The Straits Times: Hong Kong's role - political or economic?

By Ching Cheong

HONG KONG - China is prepared to prop up Hong Kong as an international financial centre but is adamant that it shall never become a political one.

This is the message Beijing has been spelling out to visitors from Hong Kong who gave the central government their views on what precipitated the massive street protests in the territory in July.

According to sources, even as recently as last week, Chinese Vice-President Zeng Qinghong, the top party man in direct charge of Hong Kong, found it necessary to remind Mr Tung Chee Hwa where Beijing drew the line.

He told the Hong Kong Chief Executive at a meeting in Shenzhen that more preferential policies were on the way to help lift the territory from its worst economic woes in decades. But watch trends and developments that would result in Hong Kong drifting towards being a 'political city', Mr Zeng warned.

He used the euphemistic term 'political city' instead of 'subversive base', which was what Beijing had called Hong Kong in the aftermath of the Tiananmen incident in 1989 when a million people took to the streets to demand Premier Li Peng's ouster for his role in the brutal suppression of pro-democracy demonstrators.

He knew that most Hong Kong people, even die-hard supporters of the Chinese Communist Party, resented the subversive tag.

Mr Zeng and those of his colleagues responsible for Hong Kong have been taking great pains, both with Mr Tung and other prominent Hong Kong visitors, to explain why the Special Administrative Region (SAR) should not be 'political'.

This is how the argument goes: If Hong Kong becomes political, it will become another focus for foreign intervention - in addition to the separatist movements in Taiwan, Tibet and Xinjiang.

It will also set off repercussions within mainland China, as people, learning from the Hong Kong example, will become more vocal in airing political demands.

The leadership in Beijing will then be forced to divert its energy away from the key central task of economic development.

Further, if the SAR gets too embroiled in political debates, it will not be able to stay focused on reviving the economy, thus nullifying Beijing's efforts to boost the fragile economy.

Sources told The Straits Times that Mr Zeng made it clear that China's leaders found particularly distasteful the notion that the SAR would become a model for China's own democratisation.

DISSENTING OPINIONS

MANY Hong Kong people do not share Beijing's view about how their city should position itself. At a recent conference, entitled Hong Kong's Past And Future: More Than An Economic City, more than 400 people spent an entire day discussing the future of their city. The title itself showed that they disagreed with Beijing.

One of the organisers was Mr Paul Yip, a former adviser to Mr Tung who lost his job because of his non-conformist views. His active involvement suggests that even among Beijing supporters, there are dissenting opinions about limiting Hong Kong's role to an economic one.

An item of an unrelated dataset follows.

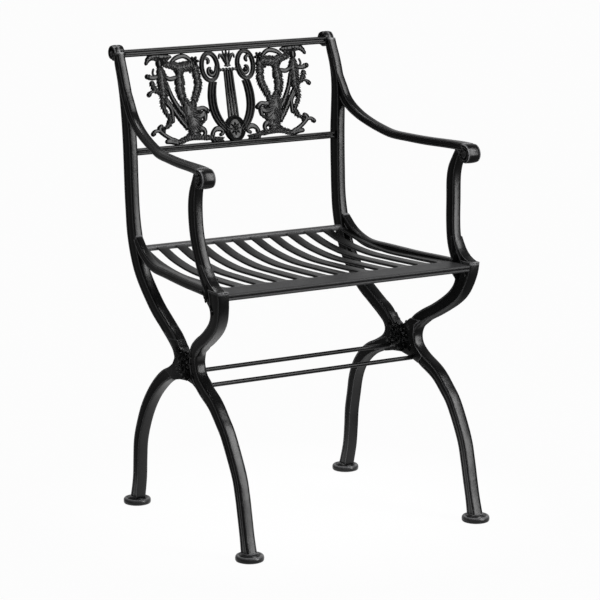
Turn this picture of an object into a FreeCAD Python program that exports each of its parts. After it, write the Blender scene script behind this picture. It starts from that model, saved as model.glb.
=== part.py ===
import FreeCAD, Part
import math
import os
from dataclasses import dataclass

# Neoclassical cast iron garden armchair, in millimetres.
# While it is drawn, y is 0 at the front block and grows to the rear, z is 0 on the floor.

# Heights and depths that place the frame
SEAT_Z = 457.0
CROSS_Y = 178.0
CROSS_Z = 296.0
LEG_BEND_Z = 145.0
FRONT_FOOT_Y = -44.0
REAR_FOOT_Y = 376.0
POST_Y = 80.0
ARM_Z = 658.0
VOLUTE_Y = 41.0
VOLUTE_Z = 647.0
UPRIGHT_Y = 398.0
SCROLL_Y = 444.0
SCROLL_Z = 816.0

# Half the distance between the two side frames, which stand apart most at the arms
FRONT_HALF_FLOOR = 233.0
FRONT_HALF_LEG = 233.0
FRONT_HALF_CROSS = 239.5
FRONT_HALF_SEAT = 259.0
FRONT_HALF_POST = 275.0
FRONT_HALF_ARM = 275.5
FRONT_HALF_CREST = 273.5
REAR_HALF_FLOOR = 224.5
REAR_HALF_LEG = 224.5
REAR_HALF_CROSS = 204.0
REAR_HALF_SEAT = 215.0
REAR_HALF_POST = 217.5
REAR_HALF_ARM = 219.0
REAR_HALF_CREST = 226.0
HALF_REAR_Y = 400.0

# Bars of the side frame: width in the side view, thickness across it
LEG_WIDTH = 21.0
LEG_THICK = 21.0
KNEE_WIDTH = 25.0
BLOCK_WIDTH = 37.0
BLOCK_RISE = 3.0
BLOCK_DROP = 23.0
POST_WIDTH = 24.5
POST_THICK = 17.0
UPRIGHT_WIDTH = 29.0
UPRIGHT_THICK = 16.0
UPRIGHT_TOP_WIDTH = 18.0
ARM_WIDTH = 13.0
ARM_THICK = 15.0
RAIL_WIDTH = 17.0
RAIL_THICK = 14.0
BAR_CHAMFER = 1.6
REAR_THINNING = 1.0

# Rolled ends, rosettes and feet
VOLUTE_RADIUS = 19.3
VOLUTE_THICK = 26.0
SCROLL_RADIUS = 16.0
SCROLL_THICK = 20.0
ROLL_RIM = 4.5
ROLL_RECESS = 1.6
WEB_THICK = 16.0
ROSETTE_RADIUS = 26.0
ROSETTE_THICK = 25.0
ROSETTE_DOME = 2.5
PAD_RADIUS = 25.0
PAD_HEIGHT = 11.0
PAD_RIM = 4.0
PAD_UNDERCUT = 1.5

# Seat
SEAT_DROP = 2.0
SEAT_THICK = 4.5
FRONT_PLATE_DEPTH = 56.0
FRONT_LIP_HEIGHT = 12.0
FRONT_LIP_DEPTH = 9.0
FRONT_LIP_GROOVE = 2.0
SLAT_COUNT = 10
SLAT_FRONT_WIDTH = 20.5
SLAT_REAR_WIDTH = 18.5
BAND_FRONT_WIDTH = 33.0
BAND_REAR_WIDTH = 16.0
GAP_END_FLAT = 1.0
SLAT_DIP = 4.0
SLAT_RISE = 21.5
REAR_RAIL_Y = 373.0
REAR_RAIL_DEPTH = 14.0
REAR_RAIL_HEIGHT = 11.0

# Back
CREST_Y = 435.0
CREST_Z = 816.0
CREST_DEPTH = 13.0
CREST_HEIGHT = 13.0
CREST_REEDS = 3
LOW_RAIL_Y = 397.0
LOW_RAIL_Z = 643.0
LOW_RAIL_DEPTH = 12.0
LOW_RAIL_HEIGHT = 12.0
LOW_RAIL_REEDS = 2
REED_BULGE = 1.6
PANEL_THICK = 6.0
PANEL_BITE = 2.0
LYRE_THICK = 8.0
MEDALLION_THICK = 10.0

# Lyre, in the plane of the back panel: u across, v up from the lower back rail
RING_U = 37.5
RING_V = 137.0
RING_HALF_U = 20.5
RING_HALF_V = 29.0
RING_BAND = 8.0
LYRE_ARM_WIDTH = 17.0
CROSSBAR_V = 128.0
CROSSBAR_WIDTH = 7.0
MEDALLION_V = 21.0
MEDALLION_HALF_U = 19.0
MEDALLION_HALF_V = 23.0
STRING_COUNT = 4
STRING_PITCH = 5.4
STRING_WIDTH = 2.6
STRING_THICK = 4.0
CREST_LEAF_HALF_U = 15.0
CREST_LEAF_V = 134.0

# Tie rods between the crossings
ROD_DIAMETER = 8.0
UPPER_ROD_BACK = 31.0
UPPER_ROD_DROP = 20.0
LOWER_ROD_FRONT = 36.0
LOWER_ROD_DROP = 31.0


@dataclass(frozen=True)
class Station:
    """One cross section on a bar's centre line: place, width in side view, thickness."""

    y: float
    z: float
    width: float
    thick: float


@dataclass(frozen=True)
class Anchor:
    """A named place in side view that the stations around it are measured from."""

    y: float
    z: float

    def at(self, back, up, width, thick):
        """Return the station that lies back and up from this place."""
        return Station(self.y + back, self.z + up, width, thick)


@dataclass(frozen=True)
class Spread:
    """Half the distance between the side frames at one height, front and rear."""

    z: float
    front: float
    rear: float


CROSS = Anchor(CROSS_Y, CROSS_Z)
BLOCK = Anchor(0.0, SEAT_Z)
POST = Anchor(POST_Y, SEAT_Z)
VOLUTE = Anchor(VOLUTE_Y, VOLUTE_Z)
UPRIGHT_FOOT = Anchor(UPRIGHT_Y, SEAT_Z)
UPRIGHT_HEAD = Anchor(UPRIGHT_Y, ARM_Z)
SCROLL = Anchor(SCROLL_Y, SCROLL_Z)
FRONT_FOOT = Anchor(FRONT_FOOT_Y, 0.0)
REAR_FOOT = Anchor(REAR_FOOT_Y, 0.0)
CREST = Anchor(CREST_Y, CREST_Z)
LOW_RAIL = Anchor(LOW_RAIL_Y, LOW_RAIL_Z)
PLATE_TOP = SEAT_Z - SEAT_DROP
REAR_RAIL = Anchor(REAR_RAIL_Y, PLATE_TOP + SLAT_RISE - REAR_RAIL_HEIGHT / 2)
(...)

It is also noteworthy that the conference was funded by two of Hong Kong's lar- gest business groups, tycoon Li Ka Shing's Hutchison Whampoa and the Kwok Brothers' Sun Hung Kai Properties.

Co-sponsoring were two influential business organisations - the 140-year-old General Chamber of Commerce and The Better Hong Kong Foundation.

Explaining the business sector's active involvement, Mr Yip said: 'The July 1 demonstration changed the paradigm. People are awakening to the fact that the SAR needs speedier democratisation.

'Even Mr Li Ka Shing said publicly that he was proud of Hong Kong when he referred to the July 1 demonstration, an event which Beijing frowned upon.'

Three main themes stood out at the conference: preserving the SAR's historical role in bringing about changes in China, energising modernisation of the nation, and creating a more democratic government in the SAR.

Mr Yip said in his position paper that historically, Hong Kong had been a catalyst for China's political development. This role, he argued, should not be terminated artificially.

'This is Hong Kong's most valuable contribution to the nation that no other Chinese city could offer. If this role is clipped, the city would lose its distinctiveness and become a crippled one,' he said.

Legislator Christine Loh of the Civic Exchange, a think-tank advocating democracy, said in her paper that 'Hong Kong is small in physical terms, but continues to be a significant energiser in the overall modernisation of China'. She claimed there was 'the long-delayed realisation that Hong Kong's strengths extend beyond its economic and business know-how'.

'The fact that Hong Kong has a different operating system has made it an extremely useful testing ground in the development of China as the 'one country two systems' experiment often highlights the type and timing of reform needed on the mainland,' she argued.

Professor Anthony Cheung of the Synergy Net, a loose association of young professionals, focused on the need for speedier democratisation in the SAR itself.

He said the July 1 protest showed the lack of an adequately fair, open and predictable political process for translating public preferences and mandate into policy responses. 'To be a strong economic city, Hong Kong must at the same time be an active citizen society enjoying a democratic and accountable system of government.'

There is no doubt that after all is said and done, it is Beijing's view of Hong Kong's role that will prevail.

But the cost of brushing aside all these other aspirations of many of Hong Kong's elite will be great indeed.